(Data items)
········

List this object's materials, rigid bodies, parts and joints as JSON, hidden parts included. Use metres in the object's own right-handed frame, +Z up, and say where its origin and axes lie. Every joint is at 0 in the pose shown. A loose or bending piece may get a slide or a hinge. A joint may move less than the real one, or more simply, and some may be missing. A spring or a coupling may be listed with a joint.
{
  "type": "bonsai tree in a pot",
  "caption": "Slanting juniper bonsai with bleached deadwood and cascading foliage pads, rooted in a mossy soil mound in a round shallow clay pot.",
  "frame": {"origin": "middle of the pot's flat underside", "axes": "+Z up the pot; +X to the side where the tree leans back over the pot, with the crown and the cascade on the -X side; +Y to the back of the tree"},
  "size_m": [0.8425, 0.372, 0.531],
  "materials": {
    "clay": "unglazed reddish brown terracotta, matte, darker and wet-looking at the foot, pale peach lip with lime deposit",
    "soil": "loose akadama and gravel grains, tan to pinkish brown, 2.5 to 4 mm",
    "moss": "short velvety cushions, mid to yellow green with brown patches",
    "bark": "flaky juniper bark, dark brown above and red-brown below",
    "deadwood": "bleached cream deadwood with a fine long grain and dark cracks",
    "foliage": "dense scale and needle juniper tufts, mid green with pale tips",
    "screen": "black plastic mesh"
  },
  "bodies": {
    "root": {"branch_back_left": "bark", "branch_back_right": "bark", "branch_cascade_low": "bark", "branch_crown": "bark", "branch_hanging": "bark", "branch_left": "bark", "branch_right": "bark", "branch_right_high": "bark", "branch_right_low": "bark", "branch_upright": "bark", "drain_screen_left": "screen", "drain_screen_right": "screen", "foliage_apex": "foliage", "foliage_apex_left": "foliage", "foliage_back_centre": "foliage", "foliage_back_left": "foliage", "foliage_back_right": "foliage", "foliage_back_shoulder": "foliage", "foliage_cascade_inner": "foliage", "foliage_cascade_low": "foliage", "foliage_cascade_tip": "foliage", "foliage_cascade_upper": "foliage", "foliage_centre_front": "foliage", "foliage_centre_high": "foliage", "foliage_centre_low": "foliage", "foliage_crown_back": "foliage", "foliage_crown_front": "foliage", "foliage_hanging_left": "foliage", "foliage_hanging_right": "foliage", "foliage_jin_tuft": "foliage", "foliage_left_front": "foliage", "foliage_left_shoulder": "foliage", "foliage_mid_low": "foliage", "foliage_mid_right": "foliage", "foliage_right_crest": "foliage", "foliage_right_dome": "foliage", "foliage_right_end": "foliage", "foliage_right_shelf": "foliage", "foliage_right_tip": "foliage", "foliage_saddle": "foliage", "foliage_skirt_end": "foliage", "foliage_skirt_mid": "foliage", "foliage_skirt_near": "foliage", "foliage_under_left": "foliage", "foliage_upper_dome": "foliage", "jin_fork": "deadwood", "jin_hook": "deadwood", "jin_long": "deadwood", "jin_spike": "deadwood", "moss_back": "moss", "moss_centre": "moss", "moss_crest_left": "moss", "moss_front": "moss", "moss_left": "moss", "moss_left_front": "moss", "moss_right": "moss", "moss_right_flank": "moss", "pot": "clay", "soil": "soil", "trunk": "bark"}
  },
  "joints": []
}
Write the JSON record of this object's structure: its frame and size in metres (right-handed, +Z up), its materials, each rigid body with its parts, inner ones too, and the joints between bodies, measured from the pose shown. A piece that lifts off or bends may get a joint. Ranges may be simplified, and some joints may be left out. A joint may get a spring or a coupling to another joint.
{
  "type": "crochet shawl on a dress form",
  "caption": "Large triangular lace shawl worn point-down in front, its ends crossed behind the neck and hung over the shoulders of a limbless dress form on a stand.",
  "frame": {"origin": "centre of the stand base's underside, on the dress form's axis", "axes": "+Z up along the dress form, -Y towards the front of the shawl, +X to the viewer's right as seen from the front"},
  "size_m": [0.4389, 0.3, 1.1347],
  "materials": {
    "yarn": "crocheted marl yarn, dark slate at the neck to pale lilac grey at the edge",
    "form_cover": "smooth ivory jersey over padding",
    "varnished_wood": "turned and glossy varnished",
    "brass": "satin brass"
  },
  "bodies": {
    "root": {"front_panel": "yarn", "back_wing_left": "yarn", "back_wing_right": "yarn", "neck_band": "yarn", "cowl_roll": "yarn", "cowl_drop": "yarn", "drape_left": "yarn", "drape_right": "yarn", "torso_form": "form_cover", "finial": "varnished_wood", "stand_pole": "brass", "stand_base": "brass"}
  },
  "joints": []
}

········

◆ STATED TASK ◆
Output all of the data again, exactly.

◆ WRITTEN ANSWER ◆
List this object's materials, rigid bodies, parts and joints as JSON, hidden parts included. Use metres in the object's own right-handed frame, +Z up, and say where its origin and axes lie. Every joint is at 0 in the pose shown. A loose or bending piece may get a slide or a hinge. A joint may move less than the real one, or more simply, and some may be missing. A spring or a coupling may be listed with a joint.
{
  "type": "bonsai tree in a pot",
  "caption": "Slanting juniper bonsai with bleached deadwood and cascading foliage pads, rooted in a mossy soil mound in a round shallow clay pot.",
  "frame": {"origin": "middle of the pot's flat underside", "axes": "+Z up the pot; +X to the side where the tree leans back over the pot, with the crown and the cascade on the -X side; +Y to the back of the tree"},
  "size_m": [0.8425, 0.372, 0.531],
  "materials": {
    "clay": "unglazed reddish brown terracotta, matte, darker and wet-looking at the foot, pale peach lip with lime deposit",
    "soil": "loose akadama and gravel grains, tan to pinkish brown, 2.5 to 4 mm",
    "moss": "short velvety cushions, mid to yellow green with brown patches",
    "bark": "flaky juniper bark, dark brown above and red-brown below",
    "deadwood": "bleached cream deadwood with a fine long grain and dark cracks",
    "foliage": "dense scale and needle juniper tufts, mid green with pale tips",
    "screen": "black plastic mesh"
  },
  "bodies": {
    "root": {"branch_back_left": "bark", "branch_back_right": "bark", "branch_cascade_low": "bark", "branch_crown": "bark", "branch_hanging": "bark", "branch_left": "bark", "branch_right": "bark", "branch_right_high": "bark", "branch_right_low": "bark", "branch_upright": "bark", "drain_screen_left": "screen", "drain_screen_right": "screen", "foliage_apex": "foliage", "foliage_apex_left": "foliage", "foliage_back_centre": "foliage", "foliage_back_left": "foliage", "foliage_back_right": "foliage", "foliage_back_shoulder": "foliage", "foliage_cascade_inner": "foliage", "foliage_cascade_low": "foliage", "foliage_cascade_tip": "foliage", "foliage_cascade_upper": "foliage", "foliage_centre_front": "foliage", "foliage_centre_high": "foliage", "foliage_centre_low": "foliage", "foliage_crown_back": "foliage", "foliage_crown_front": "foliage", "foliage_hanging_left": "foliage", "foliage_hanging_right": "foliage", "foliage_jin_tuft": "foliage", "foliage_left_front": "foliage", "foliage_left_shoulder": "foliage", "foliage_mid_low": "foliage", "foliage_mid_right": "foliage", "foliage_right_crest": "foliage", "foliage_right_dome": "foliage", "foliage_right_end": "foliage", "foliage_right_shelf": "foliage", "foliage_right_tip": "foliage", "foliage_saddle": "foliage", "foliage_skirt_end": "foliage", "foliage_skirt_mid": "foliage", "foliage_skirt_near": "foliage", "foliage_under_left": "foliage", "foliage_upper_dome": "foliage", "jin_fork": "deadwood", "jin_hook": "deadwood", "jin_long": "deadwood", "jin_spike": "deadwood", "moss_back": "moss", "moss_centre": "moss", "moss_crest_left": "moss", "moss_front": "moss", "moss_left": "moss", "moss_left_front": "moss", "moss_right": "moss", "moss_right_flank": "moss", "pot": "clay", "soil": "soil", "trunk": "bark"}
  },
  "joints": []
}
Write the JSON record of this object's structure: its frame and size in metres (right-handed, +Z up), its materials, each rigid body with its parts, inner ones too, and the joints between bodies, measured from the pose shown. A piece that lifts off or bends may get a joint. Ranges may be simplified, and some joints may be left out. A joint may get a spring or a coupling to another joint.
{
  "type": "crochet shawl on a dress form",
  "caption": "Large triangular lace shawl worn point-down in front, its ends crossed behind the neck and hung over the shoulders of a limbless dress form on a stand.",
  "frame": {"origin": "centre of the stand base's underside, on the dress form's axis", "axes": "+Z up along the dress form, -Y towards the front of the shawl, +X to the viewer's right as seen from the front"},
  "size_m": [0.4389, 0.3, 1.1347],
  "materials": {
    "yarn": "crocheted marl yarn, dark slate at the neck to pale lilac grey at the edge",
    "form_cover": "smooth ivory jersey over padding",
    "varnished_wood": "turned and glossy varnished",
    "brass": "satin brass"
  },
  "bodies": {
    "root": {"front_panel": "yarn", "back_wing_left": "yarn", "back_wing_right": "yarn", "neck_band": "yarn", "cowl_roll": "yarn", "cowl_drop": "yarn", "drape_left": "yarn", "drape_right": "yarn", "torso_form": "form_cover", "finial": "varnished_wood", "stand_pole": "brass", "stand_base": "brass"}
  },
  "joints": []
}